In a brutal campaign later used by Washington during the Vietnam War as a model for its “strategic hamlets” program, South Korean troops and police drove peasants from their homes into heavily fortified villages. By the end of the bloodletting, only 170 of 400 villages remained on Cheju; nearly 40,000 homes had been destroyed; and tens of thousands had taken refuge in Japan.
Another uprising began in October 1948, in the southeastern city of Yosu. There many soldiers in the Korean army’s 14th and 6th regiments rebelled in face of orders to go to Cheju and take part in a bloody crackdown on fellow Koreans.
According to an article by Joseph Hansen in the Nov. 8, 1948, issue of the Militant, a dispatch in the New York Herald Tribune reported that when orders came for deployment to Cheju, rebel troops instead killed “all the loyal officers at Yosu and seized an arsenal of American and Japanese weapons.” Hansen wrote that soldiers seized a train and went to nearby Sunchon, where they “ran up the flags of the North Korean People’s Republic” — established just weeks earlier on Sept. 9 — and were joined by hundreds of local residents.

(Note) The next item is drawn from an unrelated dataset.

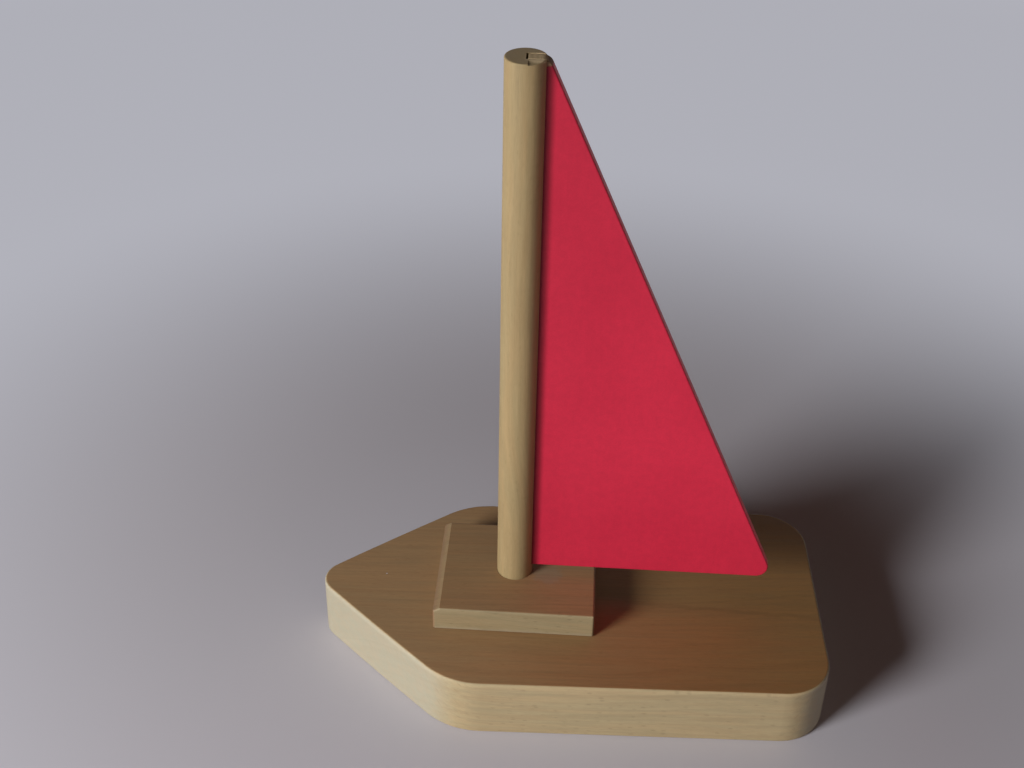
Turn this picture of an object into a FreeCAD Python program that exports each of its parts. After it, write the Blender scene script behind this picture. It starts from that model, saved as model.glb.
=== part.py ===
import FreeCAD, Part
import math
import os

# A wooden toy sailboat: a flat board hull, a plate on its deck that holds a round mast, and a thin
# board sail glued into a groove down the mast's aft side.
# Millimetres. +X runs from bow to stern, +Y to starboard and +Z up the mast. The origin is the centre
# of the hull's underside.

# Hull, with lengths measured aft from the sharp corner that the bow has before it is rounded
HULL_LENGTH = 147.7
HULL_WIDTH = 75.4
HULL_THICKNESS = 19.0
PORT_SHOULDER_REACH = 42.1
STARBOARD_SHOULDER_REACH = 44.1
BOW_TIP_TO_STARBOARD = 3.7
BOW_SIDE_BULGE = 0.35
BOW_TIP_RADIUS = 7.0
SHOULDER_RADIUS = 22.0
STERN_CORNER_RADIUS = 13.5
HULL_ARRIS = 0.7

# Rig: the mast's place on the hull, and the small turn that plate and sail were glued with
MAST_FROM_BOW = 59.3
MAST_TO_STARBOARD = 0.9
RIG_TURN_DEG = -1.8

# Mast
MAST_DIAMETER = 10.2
MAST_LENGTH = 175.0
MAST_ARRIS = 0.4
MAST_CLEARANCE = 0.1
SOCKET_FLOOR = 8.8

# Chip broken from the port side of the mast's head, beside the groove
CHIP_START = 0.6
CHIP_LENGTH = 3.4
CHIP_DEPTH = 0.3
CHIP_REACH = 2.6

# Mast step, the plate glued on the deck
STEP_LENGTH = 45.4
STEP_WIDTH = 37.2
STEP_THICKNESS = 7.8
STEP_AFT_OF_MAST = 0.7
STEP_ARRIS = 0.6
STEP_BEVEL_LENGTH = 1.9
STEP_BEVEL_DEPTH = 0.9

# Sail
SAIL_THICKNESS = 3.4
SAIL_CLEARANCE = 0.1
SAIL_FOOT_ABOVE_STEP = 3.1
SAIL_FOOT_REACH = 74.0
SAIL_HEAD_REACH = 5.6
SAIL_NOSE_GAP = 0.5
CLEW_RADIUS = 3.4
HEAD_CORNER_RADIUS = 2.5
SAIL_ARRIS = 0.45

# Heights that follow from the sizes above
STEP_TOP = HULL_THICKNESS + STEP_THICKNESS
MAST_TOP = SOCKET_FLOOR + MAST_LENGTH
SAIL_FOOT = STEP_TOP + SAIL_FOOT_ABOVE_STEP

UP = FreeCAD.Vector(0, 0, 1)


def point(x, y, z=0.0):
    return FreeCAD.Vector(x, y, z)


def is_along(edge, direction):
    """Whether an edge is a straight line along the given direction."""
    if edge.Curve.TypeId != "Part::GeomLine":
        return False
    return abs(abs(edge.Curve.Direction.dot(direction)) - 1.0) < 1e-6


def corner_edge(solid, place):
    """The upright edge of a solid that stands at the given place in plan."""
    uprights = [edge for edge in solid.Edges if is_along(edge, UP)]
    return min(uprights, key=lambda edge: math.hypot(edge.CenterOfMass.x - place.x,
                                                     edge.CenterOfMass.y - place.y))


def bulged_side(start, end):
    """A bow side: a flat arc that stands out from the straight line by the bulge."""
    along = end - start
    outward = point(along.y, -along.x)
    outward.normalize()
    middle = (start + end) * 0.5 + outward * BOW_SIDE_BULGE
    return Part.Arc(start, middle, end).toShape()


def mast_hole(bottom, top):
    """The round hole that the mast stands in, on the mast's axis."""
    radius = MAST_DIAMETER / 2 + MAST_CLEARANCE
    return Part.makeCylinder(radius, top - bottom, point(0, 0, bottom))


def place_rig(shape):
    """Turns a shape built about the mast's axis and carries it to the mast's place on the hull."""
    placed = shape.copy()
    placed.rotate(point(0, 0), UP, RIG_TURN_DEG)
    placed.translate(point(MAST_FROM_BOW, MAST_TO_STARBOARD))
    return placed


def make_hull():
    """The hull board, with a rounded outline, softened arrises and the mast's blind socket."""
    half_width = HULL_WIDTH / 2
    apex = point(0, BOW_TIP_TO_STARBOARD)
    port_shoulder = point(PORT_SHOULDER_REACH, -half_width)
    port_corner = point(HULL_LENGTH, -half_width)
    starboard_corner = point(HULL_LENGTH, half_width)
    starboard_shoulder = point(STARBOARD_SHOULDER_REACH, half_width)
    outline = Part.Wire([
        bulged_side(apex, port_shoulder),
        Part.makeLine(port_shoulder, port_corner),
        Part.makeLine(port_corner, starboard_corner),
        Part.makeLine(starboard_corner, starboard_shoulder),
        bulged_side(starboard_shoulder, apex),
    ])
    board = Part.Face(outline).extrude(UP * HULL_THICKNESS)
    corners = [
        (apex, BOW_TIP_RADIUS),
        (port_shoulder, SHOULDER_RADIUS),
        (starboard_shoulder, SHOULDER_RADIUS),
        (port_corner, STERN_CORNER_RADIUS),
        (starboard_corner, STERN_CORNER_RADIUS),
    ]
    for corner, radius in corners:
        board = board.makeFillet(radius, [corner_edge(board, corner)])
    arrises = [edge for edge in board.Edges if not is_along(edge, UP)]
    board = board.makeFillet(HULL_ARRIS, arrises)
    return board.cut(place_rig(mast_hole(SOCKET_FLOOR, HULL_THICKNESS + HULL_ARRIS)))


def make_step():
    """The plate on the deck: bevelled along its bow end, soft along its other edges, and bored."""
    bow_end = STEP_AFT_OF_MAST - STEP_LENGTH / 2
    stern_end = STEP_AFT_OF_MAST + STEP_LENGTH / 2
    port_side = -STEP_WIDTH / 2
    profile = Part.makePolygon([
        point(bow_end, port_side, HULL_THICKNESS),
        point(stern_end, port_side, HULL_THICKNESS),
        point(stern_end, port_side, STEP_TOP),
        point(bow_end + STEP_BEVEL_LENGTH, port_side, STEP_TOP),
        point(bow_end, port_side, STEP_TOP - STEP_BEVEL_DEPTH),
        point(bow_end, port_side, HULL_THICKNESS),
    ])
    plate = Part.Face(profile).extrude(point(0, STEP_WIDTH))
    bevel_edges = [edge for edge in plate.Edges
                   if is_along(edge, point(0, 1)) and edge.CenterOfMass.x < STEP_AFT_OF_MAST
                   and edge.CenterOfMass.z > HULL_THICKNESS]
    soft = [edge for edge in plate.Edges if not any(edge.isSame(sharp) for sharp in bevel_edges)]
    plate = plate.makeFillet(STEP_ARRIS, soft)
    return place_rig(plate.cut(mast_hole(HULL_THICKNESS, STEP_TOP)))


def make_mast():
    """The dowel, with the sail's groove open at the head and a chip out of the head's port side."""
    radius = MAST_DIAMETER / 2
    dowel = Part.makeCylinder(radius, MAST_LENGTH, point(0, 0, SOCKET_FLOOR))
    ends = [edge for edge in dowel.Edges if not is_along(edge, UP)]
    dowel = dowel.makeFillet(MAST_ARRIS, ends)
    groove_width = SAIL_THICKNESS + 2 * SAIL_CLEARANCE
    groove = Part.makeBox(radius, groove_width, MAST_TOP - SAIL_FOOT, point(0, -groove_width / 2, SAIL_FOOT))
    chip_profile = Part.makePolygon([
        point(CHIP_START, -radius, MAST_TOP - CHIP_DEPTH),
        point(CHIP_START, CHIP_REACH - radius, MAST_TOP),
        point(CHIP_START, -radius, MAST_TOP),
        point(CHIP_START, -radius, MAST_TOP - CHIP_DEPTH),
    ])
    chip = Part.Face(chip_profile).extrude(point(CHIP_LENGTH, 0))
    return place_rig(dowel.cut(groove).cut(chip))


def make_sail():
    """The sail board: a tall triangle with its luff in the mast's groove and its head flush with it."""
    port_face = -SAIL_THICKNESS / 2
    outline = Part.makePolygon([
        point(SAIL_NOSE_GAP, port_face, SAIL_FOOT),
        point(SAIL_FOOT_REACH, port_face, SAIL_FOOT),
        point(SAIL_HEAD_REACH, port_face, MAST_TOP),
        point(SAIL_NOSE_GAP, port_face, MAST_TOP),
        point(SAIL_NOSE_GAP, port_face, SAIL_FOOT),
    ])
    board = Part.Face(outline).extrude(point(0, SAIL_THICKNESS))
    across = [edge for edge in board.Edges if is_along(edge, point(0, 1))]
    clew = max(across, key=lambda edge: edge.CenterOfMass.x)
    board = board.makeFillet(CLEW_RADIUS, [clew])
    across = [edge for edge in board.Edges if is_along(edge, point(0, 1))]
    head_corner = max(across, key=lambda edge: (round(edge.CenterOfMass.z, 3), edge.CenterOfMass.x))
    board = board.makeFillet(HEAD_CORNER_RADIUS, [head_corner])
    arrises = [edge for edge in board.Edges if not is_along(edge, point(0, 1))]
    return place_rig(board.makeFillet(SAIL_ARRIS, arrises))


def main():
    pieces = {
        "hull": make_hull(),
        "mast_step": make_step(),
        "mast": make_mast(),
        "sail": make_sail(),
    }
    plan = pieces["hull"].optimalBoundingBox()
    to_origin = point(-(plan.XMin + plan.XMax) / 2, -(plan.YMin + plan.YMax) / 2)
    os.makedirs("parts", exist_ok=True)
    for name, shape in pieces.items():
        shape.translate(to_origin)
        if len(shape.Solids) != 1 or not shape.isValid():
            raise ValueError(name + " is not one valid solid")
        shape.Solids[0].exportStep(os.path.join("parts", name + ".step"))


main()
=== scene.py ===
import math

import bpy
from mathutils import Matrix, Vector


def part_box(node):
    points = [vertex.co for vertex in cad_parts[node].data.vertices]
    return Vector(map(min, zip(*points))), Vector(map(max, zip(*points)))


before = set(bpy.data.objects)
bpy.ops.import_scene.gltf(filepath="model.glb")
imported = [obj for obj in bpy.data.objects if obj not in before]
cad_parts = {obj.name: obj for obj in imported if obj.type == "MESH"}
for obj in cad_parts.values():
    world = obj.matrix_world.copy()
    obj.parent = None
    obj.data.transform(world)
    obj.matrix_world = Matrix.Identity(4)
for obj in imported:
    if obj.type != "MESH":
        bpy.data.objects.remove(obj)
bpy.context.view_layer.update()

# Everything below is in metres, in the part's own frame: +X from bow to stern, +Y to starboard, +Z up.
MM = 0.001

# Camera, at the photograph's viewpoint
CAMERA_PLACE = Vector((-12.1, -312.6, 314.9)) * MM
CAMERA_YAW_DEG = -1.09
CAMERA_PITCH_DEG = -35.40
CAMERA_ROLL_DEG = 1.08
FOCAL_LENGTH = 51.2
SENSOR_WIDTH = 36.0

# Light: a soft window-like lamp low at the front left, and weak warm fill from the front and from behind
KEY_TRAVEL_DEG = 40.0
KEY_HEIGHT_DEG = 18.0
KEY_AIM_DEG = 48.0
KEY_DISTANCE = 0.90
KEY_SIZE = 0.34
KEY_LEVEL = 1.08
KEY_COLOUR = (1.0, 1.0, 1.0)
FRONT_TRAVEL_DEG = 118.0
FRONT_HEIGHT_DEG = 8.0
FRONT_DISTANCE = 0.9
FRONT_SIZE = 0.5
FRONT_LEVEL = 0.08
FRONT_COLOUR = (1.0, 0.80, 0.68)
BACK_TRAVEL_DEG = 255.0
BACK_HEIGHT_DEG = 6.0
BACK_DISTANCE = 1.1
BACK_SIZE = 0.4
BACK_LEVEL = 0.04
BACK_COLOUR = (1.0, 0.70, 0.56)
WORLD_LEVEL = 0.026
WORLD_COLOUR = (1.0, 0.52, 0.38)
BACKDROP = (0.48, 0.485, 0.54)
FLOOR_COLOUR = (0.61, 0.59, 0.64)
FLOOR_SIZE = 12.0

# The floor takes on the backdrop's tone in two steps: distances from the boat, and the share of the tone
FLOOR_FADE = (0.10, 0.32)
FLOOR_FADE_SHARE = 0.85
FLOOR_END = (0.55, 0.80)
FLOOR_END_SHARE = 0.15

# Rig: the mast's box, the sail's turn about it, and the sail's thickness and the mast's top in millimetres
MAST_LOW, MAST_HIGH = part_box("mast")
MAST_AXIS = (MAST_LOW + MAST_HIGH) / 2
RIG_TURN_DEG = -1.8
SAIL_THICKNESS = 3.4
MAST_TOP = MAST_HIGH.z / MM

# How far the grain of the wood wanders, in millimetres
GRAIN_DRIFT = 9.0

# How dark the rays of the wood are on its flat sides
FLAT_FLECK = 0.07

# Sheen and bump of bare wood and of paint, with each bump's depth in metres
WOOD_SPECULAR = 0.25
WOOD_BUMP = 0.3
WOOD_BUMP_DEPTH = 0.00006
PAINT_SPECULAR = 0.2
PAINT_BUMP = 0.4
PAINT_BUMP_DEPTH = 0.00012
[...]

The rebellion was quelled by Korean troops under the command of U.S. officers.
The Militant’s account of the Herald Tribune dispatch continued:
More than 5,000 men were rounded up on the playing field of a school [in Sunchon] for questioning “to find out where they were during the rebellion and how they acted.” Batches were then executed on the spot. “One of the first sights to meet the eyes of American correspondents reaching here today was a rifle squad of executioners standing over fallen enemies.” …
The report concludes: “The four American correspondents at the scene of the fighting here have been urged strongly to point out that if the American troops are taken from the area in the discernible future, the whole country is sure to be conquered by organized Communists.”
By July 1950, even before Washington launched its murderous war in Korea, more than 100,000 workers, peasants, and youth had already been killed by the landlord-capitalist regime and the U.S. occupation army that imposed it on the southern half of the divided country.